In benchmark organizations like Rockwell Automation and GE Healthcare, the identification and development of the next generation of technical leaders is a strategic imperative for the global enterprises. Leading technology companies in Asia and the Pacific Rim also have recognized this best practice.
In contrast to these structured rotational programs, many organizations promote technical leaders from the ranks, with little or no attention to a formalized development plan. Given the demographics and increasing demands on engineering and technical functions, attention to technical leadership development is critical to the future organizational performance and productivity.
Developing Technical Leaders
While many organizations pay attention to the development of key managerial talent, they often overlook the development of their technical leaders. Leadership at the team and project levels is as critical as leadership activities at the program and business-unit levels. Yet in most organizations, these needs go unmet.
The chief learning officer is in the unique position to embrace and advance a vertically scalable leadership development program that accommodates individual development needs within the context of organizational performance requirements.
At the team and project level, engineers must be able to incorporate leadership and managerial concepts into their work to enhance the performance of their work group. Development activities might be directed at improving performance in leading global project teams, employing effective communications tools and techniques for these teams, managing drawings and documents, planning and project management, and use of IT systems and structures.
At the mid- to upper-management levels within an engineering or technical organization, leadership development activities incorporate greater attention to management capabilities. Topics such as managing people and resources, business management and business development play a greater role in developing an effective leader.
As candidates climb the organizational ladder, technical leadership development requires a more substantial investment in formal training. The plan should result in the systematic development of a broader application of management and interpersonal skills, business acumen and technical depth. Professional development objectives can be satisfied through a series of internal short courses or external certificate and master’s degree programs.
Depending on the candidate’s development path, degree choices might include an MBA, or, for those committed to leading technical organizations, a master’s degree in technical leadership or a technical discipline.
A major challenge facing smaller companies is the ability to sustain a comprehensive technical leadership development program. The resource investment required is difficult to justify with what is typically a small number of candidates. One strategy is to develop a comprehensive initiative relying on external resources to supply continuing education experiences supporting an individual’s development plan. External offerings can be combined with internal, organization-specific training activities that make learning events relevant to the corporate culture and practice patterns of the enterprise.
Learning organizations can form partnerships with university-based providers or professional societies that are effective in providing a portfolio of continuing education offerings to satisfy the organization’s technical leadership learning needs.

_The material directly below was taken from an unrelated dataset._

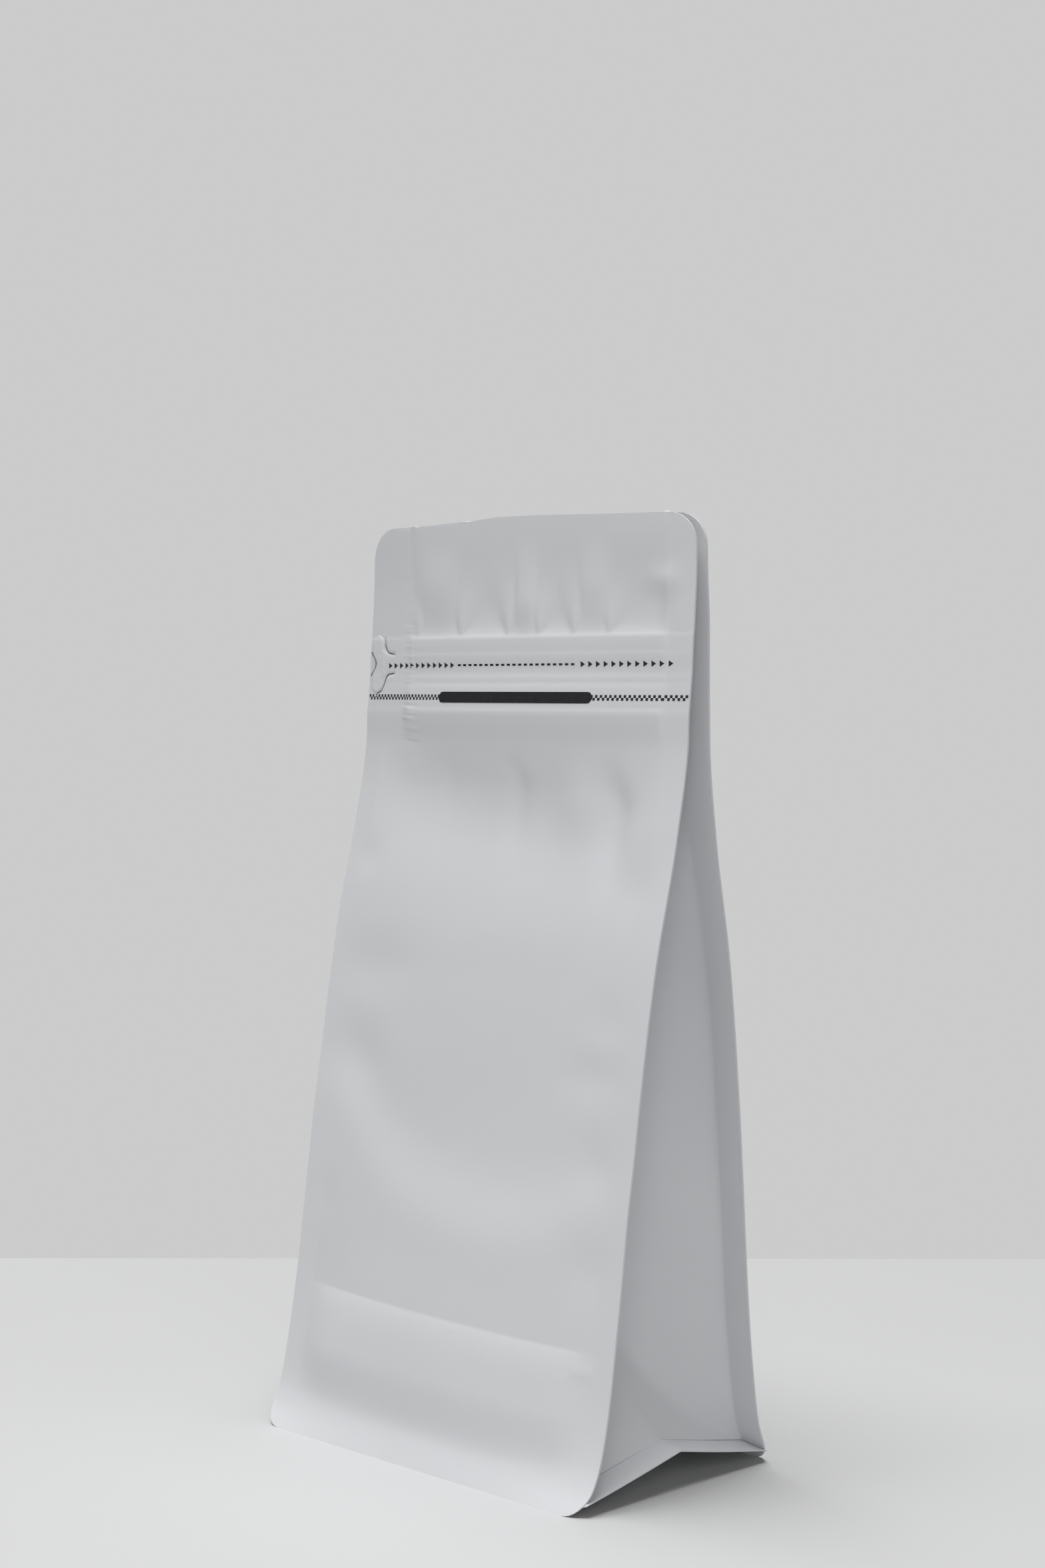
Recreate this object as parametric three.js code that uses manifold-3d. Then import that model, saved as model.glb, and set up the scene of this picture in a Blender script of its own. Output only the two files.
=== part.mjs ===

Such partnerships must be well designed and support the strategic objectives of the organization, in addition to the tactical requirements of the learning function.
At the strategic level, the learning objectives and curricular approach must support the organizational strategy and culture. At the tactical level, course offerings must support the requirements of the learner and the learning organization. Tactical requirements such as accessibility delivery mode and the inclusion of international standards and global considerations in the course content are equally important to program success.
Chief learning officers are central to the partnering strategy. CLOs might source continuing education services from a variety of vendors or choose to limit their vendor community to one or two strategic partnerships. In making this decision, the CLO must consider the organizational and learner requirements, as well as the vendor’s capability and expertise.
At a minimum, the vendor assessment should include an in-depth understanding of instructional design, delivery and support processes, technical depth, business model, instructional capacity and ability to meet evolving needs. Employing a tool such as a Pugh Matrix or “House of Quality” (quality function deployment) is very effective in understanding the “match” between the organizational requirements and the vendor capabilities.
In addition to strategic partnerships, smaller organizations can create “virtual rotation programs” to achieve the breadth of experience found in the programs of large companies. The CLO and the functional manager can plan stretch and cross-functional job assignments that provide practical experience in functional areas, such as operations, manufacturing, finance and marketing.
Membership on cross-functional project teams can provide rich experiences supporting leadership development objectives. Management must provide the candidate relief from regular assignments so they can give development the attention required to deliver value.
Formal mentoring also is effective in technical leadership development. Keys to success include creating a quality experience and preparing mentors and managers to develop crucial technical leadership competencies.
Successful technical leadership development programs feature close linkage of development activities to a technical leadership competency model. Leadership development activities, including candidate selection, content, individual development, evaluation and continuous-improvement activities, should all employ the competency model as the gauge for program development and oversight. The CLO plays a central role in the research and development of the competency model and managing its ongoing relevance to the enterprise.
Academic and corporate technical leadership programs should consider an engineering leadership competency model that frames competency within a productivity framework. Such a model could quantify engineering productivity and performance using a set of core attributes common to engineering and technical leaders. These attributes, which create the foundation of development activities, can include:
• Integrity and professionalism, which include community service, social responsibility and advancing the body of engineering practice and technical knowledge.
• Global mindset, defined as the incorporation of national culture, cross-cultural considerations, international policy and regulatory compliance into the engineering enterprise. • Collaboration and communication, which involve relating to and communicating with others across a wide band of functional and organizational disciplines to build effective problem-solving organizations.
• Intellectual breadth and depth, or the ability to harness a deep “discipline-specific” knowledge with a wide range of cognitive skills that span a broad range of technical, sociocultural and scientific disciplines.
• Curiosity and creativity, which include a strong desire to learn and engage the imagination to invent novel products or solve challenging problems.
• Organizational aptitude and systems thinking, or the ability to understand and engage organizational systems and structures to achieve business goals, manage knowledge and apply technologies and processes to efficiently achieve engineering objectives.
Within the next 10 years, we will experience a greater than threefold increase in leadership turnover in engineering and technical organizations, increasing the competition for an increasingly scarce resource. To remain competitive globally, technical enterprises will have to
develop leaders internally.
CLOs in these organizations can create “virtual” programs by combining internal training offerings and ad hoc stretch assignments with external continuing education courses. Success depends on aligning goals and objectives to enterprise strategic and tactical imperatives and designing a well-defined competency model.